---- SUPPLIED MATERIAL

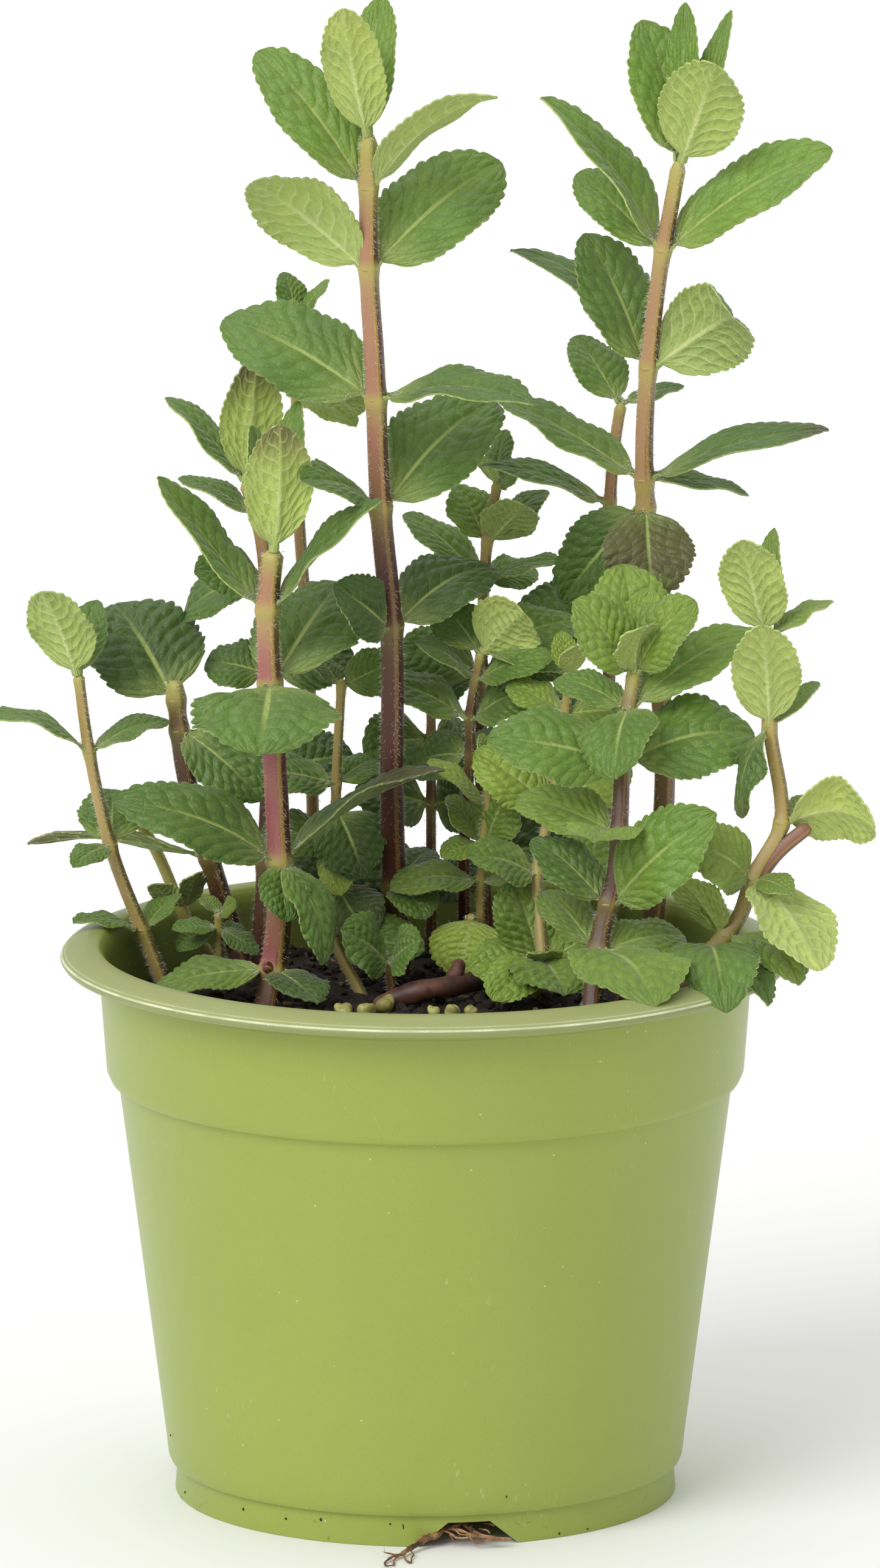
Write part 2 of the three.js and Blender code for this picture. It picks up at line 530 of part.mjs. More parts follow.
// One leaf from a point on the stem. The blade has four corners at each station.
function leaf(base, [bearing, rise, length, width, roll, arch, fold]) {
  const [a, e, r] = [radians(bearing), radians(rise), radians(roll)];
  const along = new THREE.Vector3(Math.cos(e) * Math.cos(a), Math.cos(e) * Math.sin(a), Math.sin(e));
  const level = new THREE.Vector3(-Math.sin(e) * Math.cos(a), -Math.sin(e) * Math.sin(a), Math.cos(e));
  const up = level.clone().applyAxisAngle(along, r);
  const across = along.clone().cross(up);
  const bulge = length * arch / 100;
  const rings = LEAF_STATIONS.map((t) => {
    const centre = base.clone().addScaledVector(along, length * t)
      .addScaledVector(up, bulge * 4 * t * (1 - t));
    const tangent = along.clone().multiplyScalar(length).addScaledVector(up, bulge * 4 * (1 - 2 * t));
    const normal = across.clone().cross(tangent).normalize();
    const half = Math.max(width / 2 * outline(t), t < 0.5 ? PETIOLE_WIDTH / 2 : 0.4);
    const thick = t <= PETIOLE ? PETIOLE_THICKNESS / 2 : BLADE_THICKNESS / 2;
    const lift = t <= PETIOLE ? 0 : half * Math.sin(radians(fold));
    const edge = half * Math.cos(radians(fold));
    return [
      centre.clone().addScaledVector(across, -edge).addScaledVector(normal, lift),
      centre.clone().addScaledVector(normal, thick),
      centre.clone().addScaledVector(across, edge).addScaledVector(normal, lift),
      centre.clone().addScaledVector(normal, -thick),
    ];
  });
  return loft(rings);
}

// The leaves at one height of a stem, each starting the given distance from its centre line.
function blades(place, leaves, out) {
  return leaves.map((row) => {
    const bearing = radians(row[0]);
    const offset = new THREE.Vector3(Math.cos(bearing) * out, Math.sin(bearing) * out, 0);
    return leaf(place.point.clone().add(offset), row);
  });
}

// The leaves at one height, joined by the ring with which they clasp the stem.
function whorl(shoot, { height, leaves }) {
  const place = placeAt(stemCurve(shoot), height);
  const radius = lerp(...shoot.radius, place.t);
  const isTip = place.t > 0.99;
  const above = isTip ? COLLAR_HEIGHT * 0.8 : COLLAR_HEIGHT / 2;
  const rings = [-COLLAR_HEIGHT / 2, above].map((h) => stemRing(
    place.point.clone().addScaledVector(place.tangent, h), place.tangent,
    radius + GAP + COLLAR_THICKNESS, radius < THIN_STEM));
  return union([loft(rings), ...blades(place, leaves, isTip ? radius : radius + GAP)]);
}

// A node for each height; a crumb of the clasping ring that a side branch cuts off is dropped.
function leafNodes(shoot) {
  const room = stem(shoot, GAP);
  return shoot.whorls.map((entry) => {
    const bodies = whorl(shoot, entry).subtract(room).decompose();
    bodies.sort((a, b) => b.volume() - a.volume());
    return meshOf(`leaves_${shoot.name}_${entry.name}`, bodies[0], entry.young ? 'youngLeaf' : 'leaf');
  });
}

function sideShoot(shoot) {
  const curve = stemCurve(shoot);
  const groups = shoot.whorls.map((entry) => blades(placeAt(curve, entry.height), entry.leaves, 0));
  return union([stem(shoot), ...groups.flat()]);
}

// ---- soil and roots ---------------------------------------------------------------------------
function soil() {
  const bottom = FLOOR_TOP + GAP;
  const body = turned([
    [0, bottom], [BODY_BOTTOM_RADIUS - WALL - 0.2 - GAP, bottom],
    [BODY_TOP_RADIUS - WALL - GAP, COLLAR_BOTTOM - 1.6],
    [COLLAR_BOTTOM_RADIUS - WALL - GAP, COLLAR_BOTTOM + 1],
    [COLLAR_BOTTOM_RADIUS - WALL - GAP, SOIL_TOP - 1], [COLLAR_BOTTOM_RADIUS - 6, SOIL_TOP - 0.4],
    [0, SOIL_TOP],
  ], SOIL_SIDES);
  const planted = [...MAIN_SHOOTS, ...SIDE_SHOOTS].map((shoot) => stem(shoot, GAP));
  return planted.reduce((left, room) => left.subtract(room), body);
}

// A round strand through the given points, thinning to its tip.
function strand(points, radius, tipRadius) {
  const curve = new THREE.CatmullRomCurve3(points.map((p) => new THREE.Vector3(...p)));
  const steps = points.length * 2;
  const rings = Array.from({ length: steps + 1 }, (_, i) => {
    const point = curve.getPointAt(i / steps);
    const tangent = curve.getTangentAt(i / steps);
    const side = UP.clone().cross(tangent).normalize();
    const above = tangent.clone().cross(side);
    const size = lerp(radius, tipRadius, i / steps);
    return Array.from({ length: 6 }, (_unused, k) => point.clone()
      .addScaledVector(side, size * Math.cos(k * Math.PI / 3))
      .addScaledVector(above, size * Math.sin(k * Math.PI / 3)));
  });
  return loft(rings);
}

// Roots that grow out of the front drainage hole, through the notch and onto the table.
function roots() {
  return union([
    strand([[5.5, -33, 5], [5, -38, 3.4], [4, -43, 2.6], [-1, -48, 1.6], [-7, -52, 0.9]], 0.9, 0.5),
    strand([[5.5, -33, 5], [8, -38, 3], [13, -43, 2.2], [18, -45.5, 0.8]], 0.7, 0.4),
  ]);
}

// The thick creeping stem that lies on the soil, with a round cut stub.
function creepingStem() {
  const height = SOIL_TOP + GAP + 2.2;
  return union([
    strand([[-5, 1, height], [0, 0.5, height + 0.3], [5, 3, height + 0.4], [11, 11, height]], 2.1, 1.7),
    strand([[4, 3, height], [5.5, 5, height + 3], [6.5, 7, height + 6]], 1.6, 1.4),
  ]);
}

// ---- the group ----------------------------------------------------------------------------------
const plant = new THREE.Group();
plant.add(meshOf('pot', pot(), 'pot'));
plant.add(meshOf('soil', soil(), 'soil'));
plant.add(meshOf('roots_in_notch', roots(), 'root'));
plant.add(meshOf('creeping_stem', creepingStem(), 'stem'));
for (const shoot of MAIN_SHOOTS) {
  plant.add(meshOf(`stem_${shoot.name}`, stem(shoot), 'stem'));
  plant.add(...leafNodes(shoot));
}
for (const shoot of SIDE_SHOOTS) {
  plant.add(meshOf(`shoot_${shoot.name}`, sideShoot(shoot), 'leaf'));
}

export default plant;
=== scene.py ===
"""A mint plant in a plastic nursery pot: pot, soil, roots, stems, leaves and stage, piece by piece."""
import math

import bpy
import numpy as np
from mathutils import Matrix


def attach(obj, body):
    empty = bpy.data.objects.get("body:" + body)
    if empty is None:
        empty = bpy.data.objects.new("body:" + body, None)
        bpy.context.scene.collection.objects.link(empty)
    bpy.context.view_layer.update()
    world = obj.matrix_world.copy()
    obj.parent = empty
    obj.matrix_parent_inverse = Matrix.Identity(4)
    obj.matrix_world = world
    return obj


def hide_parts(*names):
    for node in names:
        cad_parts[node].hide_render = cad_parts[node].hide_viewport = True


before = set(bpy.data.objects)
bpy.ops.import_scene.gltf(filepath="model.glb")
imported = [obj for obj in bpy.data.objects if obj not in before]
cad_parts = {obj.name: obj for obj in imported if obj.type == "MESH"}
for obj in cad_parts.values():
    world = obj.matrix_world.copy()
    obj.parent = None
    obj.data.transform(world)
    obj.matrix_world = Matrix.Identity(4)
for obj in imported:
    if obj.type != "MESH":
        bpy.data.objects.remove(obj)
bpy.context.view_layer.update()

bl_info = {
    "name": "Potted mint",
    "version": (1, 0, 0),
    "blender": (4, 5, 0),
    "location": "3D View > Sidebar > Mint",
    "description": "Builds a potted mint plant piece by piece inside its packed frame",
    "category": "Object",
}

BODY = "root"
MM = 0.001
NUMBER, VECTOR = "NodeSocketFloat", "NodeSocketVector"
MATERIALS, MASTERS = {}, {}      # finishes by name, and shapes that are modelled once and copied

# ---- sizes, in millimetres and degrees unless a name says otherwise

SOIL_TOP = 88
GAP = 0.35                       # between a main stem and its leaves
PETIOLE = 0.06                   # share of a leaf's length
SIDE_VEINS = 8                   # secondary veins on each side of the midrib
VEIN_SWEEP = 0.34                # how far a side vein runs forward on its way to the margin
VEIN_CURVE = 1.2
VEIN_SHIFT = 0.4                 # the left side veins start between the right ones
BLOCKS = 3.2                     # rows of raised tissue between midrib and margin
WANDER = 0.18                    # how far veins stray from their even spacing
ROW_SHIFT = 1.7                  # how far the rows between side veins are out of step
NET_SCALES = (820, 1900)         # cells per metre of the coarse and the fine net of veins
BIG_LEAF = 15                    # shorter leaves get the coarser grid
BIG_GRID, SMALL_GRID = (14, 28), (9, 16)        # teeth on each side, and columns across
PETIOLE_ROWS, TOOTH_ROWS = 5, 4  # rows of a leaf's grid
LEAF_HAIR_RADIUS, STEM_HAIR_RADIUS = 0.03, 0.027
LEAF_SEED, LEAF_SEED_STEP, SIDE_NUMBERS = 1000, 37, 100      # side shoots number their whorls from 101

CORNER_BEARING = -68             # the stem corner that shows its light edge to the front
SHADE_BEARING = -25              # the way the stems' dark maroon faces look: their own maroon, darkened as painted shade
STEM_SIDES = 24
PLANTED = 7                      # how far a stem goes on below the soil
LONG_STEM = 45                   # a stem that stands higher above the soil gets more rings
LONG_RINGS, SHORT_RINGS, SIDE_RINGS, ROOT_RINGS = 90, 45, 24, 40
THICK_STEM = 1.25                # a thicker stem has sharper corners
SHARP_RIDGE, SOFT_RIDGE = 0.085, 0.05           # shares of the stem's radius
KNOT_SWELL, KNOT_REACH = 0.22, 1.3              # share of the radius, and millimetres
STEM_HAIRS = 26                  # hairs for each millimetre of a stem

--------

▸ WHAT YOU WILL DO:
Extract only the lines from the line with "obj.parent = empty" through the line with "once and copied", keeping both end lines exactly as they are.

▸ FINAL RESULT:
    obj.parent = empty
    obj.matrix_parent_inverse = Matrix.Identity(4)
    obj.matrix_world = world
    return obj


def hide_parts(*names):
    for node in names:
        cad_parts[node].hide_render = cad_parts[node].hide_viewport = True


before = set(bpy.data.objects)
bpy.ops.import_scene.gltf(filepath="model.glb")
imported = [obj for obj in bpy.data.objects if obj not in before]
cad_parts = {obj.name: obj for obj in imported if obj.type == "MESH"}
for obj in cad_parts.values():
    world = obj.matrix_world.copy()
    obj.parent = None
    obj.data.transform(world)
    obj.matrix_world = Matrix.Identity(4)
for obj in imported:
    if obj.type != "MESH":
        bpy.data.objects.remove(obj)
bpy.context.view_layer.update()

bl_info = {
    "name": "Potted mint",
    "version": (1, 0, 0),
    "blender": (4, 5, 0),
    "location": "3D View > Sidebar > Mint",
    "description": "Builds a potted mint plant piece by piece inside its packed frame",
    "category": "Object",
}

BODY = "root"
MM = 0.001
NUMBER, VECTOR = "NodeSocketFloat", "NodeSocketVector"
MATERIALS, MASTERS = {}, {}      # finishes by name, and shapes that are modelled once and copied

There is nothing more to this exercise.